Just like eating food for no good reason other than the fact that it is set in front of you, people buy stuff just to buy it.

"It's so easy when you're in a mall to start buying things on impulse. They're very attractive and all shiny and new -- especially when they're on sale," says Dave Jones, president of the Association of Independent Consumer Credit Counseling Agencies.

"People will react to a sale item -- 60 percent off -- and buy it when they don't need it or want it."

Big-box stores are vast dens of temptation, offering lots of everything at sale prices.

"People buy huge amounts of stuff and think they're saving money. But what happens is that it just takes up space, takes years to use up or it just spoils," Jones says.

Let lust lead you into spending
What can a little coveting hurt if no action is taken?

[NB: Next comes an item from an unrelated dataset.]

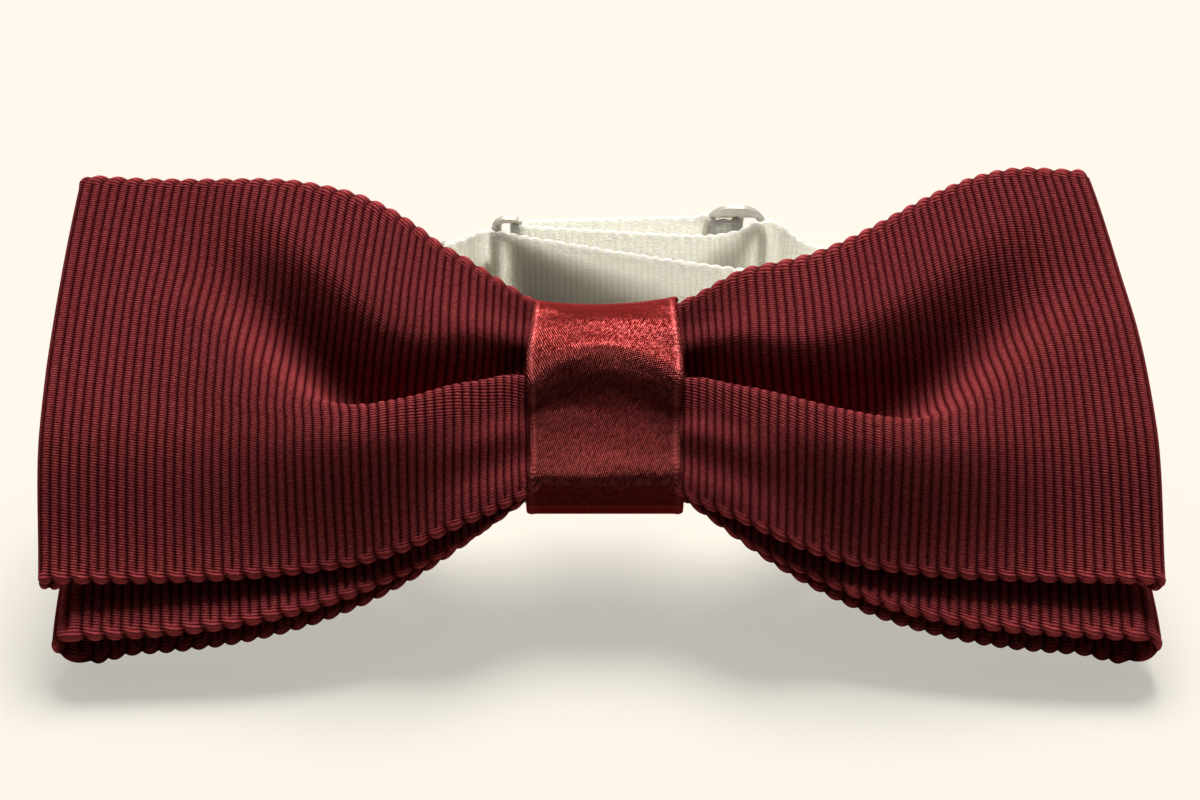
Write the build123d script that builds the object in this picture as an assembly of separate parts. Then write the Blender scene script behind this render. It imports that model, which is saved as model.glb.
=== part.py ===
from build123d import *
import math
import os

os.makedirs("parts", exist_ok=True)

# ---------------------------------------------------------------- driving dimensions (mm)
BOW_W = 120.0            # front bow, fold to fold
BOW_RIBBON = 50.0        # width of the grosgrain the bows are made of
BACK_SHORT = 3.0         # the back bow is this much shorter at each end
PLY = 0.8                # ribbon wall of the bows and the knot
PINCH_H = 17.6           # height of the bows where the knot gathers them
LEAN = 62.0              # lean of the bow plane from the vertical, degrees

KNOT_W = 16.0            # satin ribbon width
KNOT_H = 24.4            # knot, top to bottom
KNOT_V = 1.3             # the knot sits this far above the middle of the gathers
KNOT_FRONT = 2.8         # knot depth in front of and behind the bow plane
KNOT_BACK = 6.2

BAND_W = 14.6            # neck band ribbon, nominally 15
BAND_T = 0.6
BAND_N = -4.9            # where the neck band passes through the knot, behind the bow plane

BAR_D = 1.0              # round bars that the band is folded over
BAR_FIT = 0.05           # radial play of a fold on its bar
METAL_T = 1.0            # stamped sheet
SLIDER_L = 8.3
SLIDER_H = 17.6
SLIDER_RIM = 1.3
HOOK_FRAME_L = 4.6
HOOK_H = 16.0
TONGUE_W = 6.0
TONGUE_L = 8.0
THROAT = 1.2             # gap between the tongue and its turned-back lip
RING_L = 6.2
RING_H = 16.8
RING_WIRE = 1.2

BAND_V = -2.0            # the band sits this far below the middle of the knot
HOOK_Z = 8.05            # mid heights of the hook, the slider and the eye ring
SLIDER_Z = 8.85
RING_Z = 8.4
HOOK_BAR = (-10.9, 49.1)
SLIDER_BAR = (16.7, 49.1)
RING_BAR = (31.5, 32.3)
HOOK_REST = 4.0         # the hook points this far to the back of the band line, degrees

# ---------------------------------------------------------------- the leaning bow plane
S = math.sin(math.radians(LEAN))
C = math.cos(math.radians(LEAN))
BACK_SIT_V = 25.3        # lower corner of the back bow, the point it stands on
BACK_SIT_N = 8.6
HC = BACK_SIT_V * C + BACK_SIT_N * S
bow_plane = Plane(origin=(0, 0, HC), x_dir=(1, 0, 0), z_dir=(0, -C, S))


def ease(t):
    t = min(1.0, max(0.0, t))
    return t * t * (3 - 2 * t)


def half_height(a):
    return PINCH_H / 2 + (BOW_RIBBON / 2 - PINCH_H / 2) * ease((a - 6.0) / 38.0)


def front_faces(a):
    end = BOW_W / 2
    swell = ease((a - 8.0) / 12.0)
    thin = ease((a - 22.0) / (end - 22.0))
    front = 1.4 + 3.8 * swell - 1.8 * thin
    back = -1.2 - 1.2 * swell + 2.0 * thin
    return back, front


def back_faces(a):
    end = BOW_W / 2 - BACK_SHORT
    swell = ease((a - 8.0) / 20.0)
    tip = ease((a - 44.0) / (end - 44.0))
    front = -1.4 - 2.0 * swell - 1.8 * tip
    back = -4.0 - 4.6 * swell + 1.0 * tip
    return back, front


def bow_loop(faces, half_width, drop):
    """A flattened ribbon loop, gathered at the middle, open along its top and bottom."""

    def section(x, inset, reach):
        a = abs(x)
        low, high = faces(a)
        mid = -drop * ease((a - 7.0) / (half_width - 7.0))
        h = half_height(a) + reach
        plane = Plane(origin=(x, mid, (low + high) / 2), x_dir=(0, 1, 0), z_dir=(1, 0, 0))
        return plane * Rectangle(2 * h, high - low - 2 * inset)

    steps = 9
    xs = [9.0 + (half_width - 9.0) * k / steps for k in range(steps + 1)]
    stations = [-x for x in reversed(xs)] + [-7.0, 7.0] + xs
    body = loft([section(x, 0, 0) for x in stations], ruled=True)
    inner_end = half_width - PLY
    room = [15.0 + (inner_end - 15.0) * k / steps for k in range(steps + 1)]
    for side in (-1, 1):
        hollow = loft([section(side * x, PLY * 0.9, 2.0) for x in room], ruled=True)
        body = body - hollow
    return body


front_bow = bow_loop(front_faces, BOW_W / 2, -2.2)
back_bow = bow_loop(back_faces, BOW_W / 2 - BACK_SHORT, 0.3)

# ---------------------------------------------------------------- knot and what binds it
knot_mid = (KNOT_FRONT - KNOT_BACK) / 2
knot_depth = KNOT_FRONT + KNOT_BACK
across = Plane(origin=(-KNOT_W / 2, KNOT_V, knot_mid), x_dir=(0, 1, 0), z_dir=(1, 0, 0))
knot_outer = across * RectangleRounded(KNOT_H, knot_depth, 2.6)
knot_inner = across * RectangleRounded(KNOT_H - 2 * PLY, knot_depth - 2 * PLY, 1.9)
knot_wrap = extrude(knot_outer - knot_inner, KNOT_W)

binding_plane = Plane(origin=(-1.5, 0, -1.3), x_dir=(0, 1, 0), z_dir=(1, 0, 0))
binding_outer = binding_plane * RectangleRounded(PINCH_H + 0.9, 6.1, 0.8)
binding_inner = binding_plane * RectangleRounded(PINCH_H + 0.1, 5.5, 0.1)
binding_thread = extrude(binding_outer - binding_inner, 3.0)

knot_tack = Pos(0, -5.5, -KNOT_BACK - 0.17) * Box(10.0, 1.0, 0.3)

to_bow = bow_plane.location
front_bow = to_bow * front_bow
back_bow = to_bow * back_bow
knot_wrap = to_bow * knot_wrap
binding_thread = to_bow * binding_thread
knot_tack = to_bow * knot_tack


# ---------------------------------------------------------------- neck band
def smooth_path(knots, per):
    """Catmull-Rom points through rows of x, y, mid height and tilt of the width."""
    rows = [knots[0]] + knots + [knots[-1]]
    path = []
    for i in range(1, len(rows) - 2):
        p0, p1, p2, p3 = rows[i - 1], rows[i], rows[i + 1], rows[i + 2]
        for k in range(per):
            t = k / per
            path.append(
                tuple(
                    0.5
                    * (
                        2 * b
                        + (c - a) * t
                        + (2 * a - 5 * b + 4 * c - d) * t * t
                        + (3 * b - a - 3 * c + d) * t**3
                    )
                    for a, b, c, d in zip(p0, p1, p2, p3)
                )
            )
    path.append(tuple(knots[-1]))
    return path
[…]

Lust can take many forms. Stereotypical but true, it would be hard to find more than a handful of women who hadn't longed for a particularly fetching pair of shoes or other frippery on occasion.

As for men, one need look no further than the swimsuit edition of a popular sports magazine or the covers of various lad mags and other even more risqué publications that grace the newsstands.

That particular facet of lust was so vexing in centuries past that it was widely believed the afflicted would suffer greatly in the afterlife.

That facet of lust often does contribute to debt -- a contemporary hell -- in the modern day.

"Pornography is a very large industry, but it is hidden," says Stuart Vyse, author of "Going Broke: Why Americans Can't Hold on to Their Money."

"The fact that it is hidden makes it hugely popular because you can engage in it without anybody knowing."

And the Internet has made it very easy for people to indulge with little immediate consequence.

According to Vyse, it's estimated that Americans spend between $10 billion and $13 billion on adult entertainment.

That's a lot of money that might be put to better use in retirement accounts across the country.